É comum o marido negar ou postergar o recebimento de algum crédito para o momento após a separação do casal. Assim, há casos em que negocia com o devedor o valor da dívida para simular um perdão pela insolvência, e, após a separação, recebe o valor reduzido apenas para não dividir com a esposa.
O não recebimento de bônus da empresa em que trabalha, ou o não levantamento do FGTS, ou não recebimento de honorários, tudo naquele período que antecede a separação também são formas de fraudar a partilha de bens, em que o cônjuge empurra o momento do recebimento de créditos para o momento após a separação, em que acredita equivocadamente que não terá que repartir tais valores com a esposa.

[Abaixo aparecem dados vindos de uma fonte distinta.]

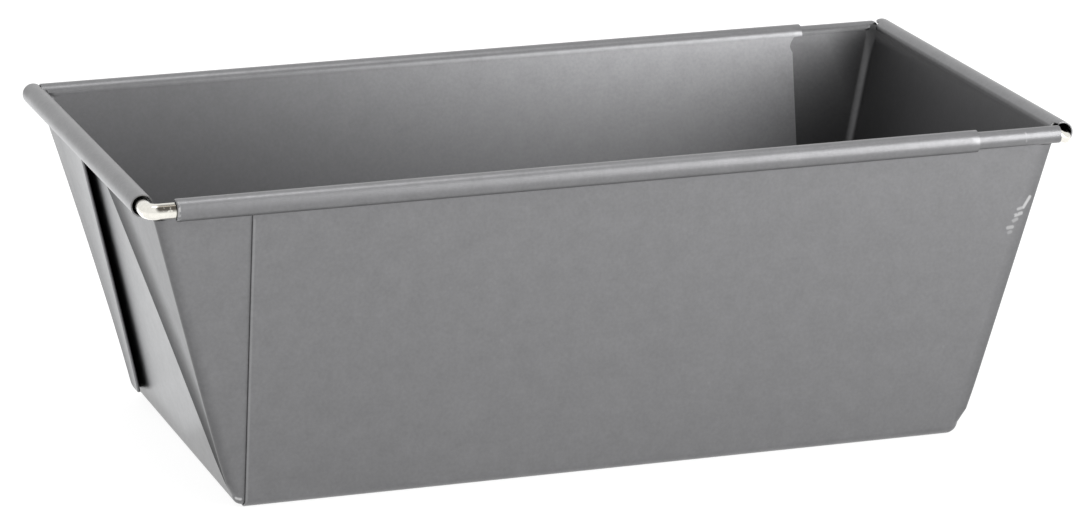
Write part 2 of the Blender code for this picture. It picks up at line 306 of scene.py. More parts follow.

O problema está apenas em descobrir a tramoia, caso em que a esposa poderá pleitear a sua metade judicialmente, mesmo que a partilha decorra de acordo, se provado o desconhecimento desses bens omitidos.

FRAUDE POR FALSAS DÍVIDAS

A criatividade do cônjuge mal intencionado chega ao ponto de criar dívidas, simular notas promissórias com laranjas, contratos falsos, meios usados para negociar a partilha de bens na hora da separação forçando um acordo leonino.

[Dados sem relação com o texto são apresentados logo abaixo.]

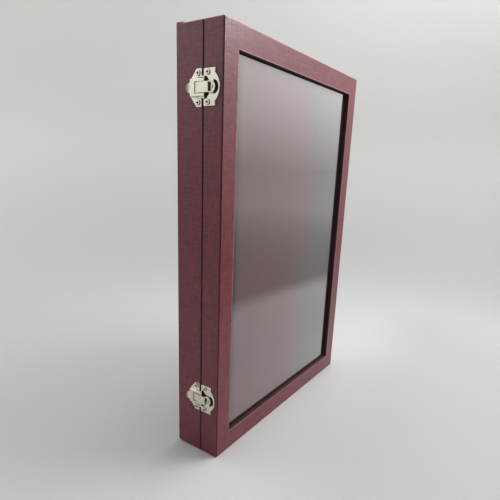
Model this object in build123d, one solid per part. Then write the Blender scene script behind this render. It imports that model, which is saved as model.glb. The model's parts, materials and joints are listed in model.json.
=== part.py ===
from build123d import *
import os

# A ring display box: a flat case with a framed window lid, hinged along one
# long side and held shut by two toggle latches along the other.
# Millimetres. It stands on a short end, as in use on a counter.
# X runs from the latch side to the hinge side, Y from the window face to the
# back, Z up along the long sides. The origin is the middle of the lower end.

# Case
CASE_WIDTH = 240.0
CASE_DEPTH = 45.0
CASE_HEIGHT = 350.0
LID_DEPTH = 18.3
SPLIT_GAP = 0.3
BOARD_THICKNESS = 8.0
COVER_THICKNESS = 0.6
CORNER_ROUND = 0.8
SPLIT_EDGE_ROUND = 0.9
INNER_EDGE_ROUND = 0.5
BACK_THICKNESS = 5.8
BACK_LIFT = 1.0

# Window frame of the lid
RAIL_WIDTH = 17.4
RAIL_THICKNESS = 3.4
FRONT_EDGE_ROUND = 0.45
FRONT_COVER_MARGIN = 0.3
SEAM_WIDTH = 1.1
SEAM_DEPTH = 0.5
PANE_THICKNESS = 2.0
PANE_CLEARANCE = 0.4
BEAD_WIDTH = 5.9
BEAD_THICKNESS = 3.0
BEAD_CLEARANCE = 0.1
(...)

O cônjuge inocente, em regra orientado por advogado contratado pelo fraudador, acaba cedendo seus direitos por acreditar nas ameaças do tipo: “melhor aceitar esse acordo do que nada, pois estou cheio de dívidas que podem acabar com todos os nossos bens”.
Vale esclarecer que a dívida contraída por um cônjuge somente atinge o outro caso seja comprovado que o valor da dívida foi revertido em benefício da família, caso contrário, a dívida não comunica na partilha.
Parece estranho que duas pessoas unidas originalmente pelo amor, possam chegar este tipo de estelionato marital, é lamentável, mas acontece nas melhores famílias.
OBS: Para quem pretende se aprofundar neste assunto, indico o livro do Professor Rolf Madaleno, um dos meus apoios para diversas dicas do site, especialmente para esta – Curso de Direito do Família, Ed. Forense, 2008.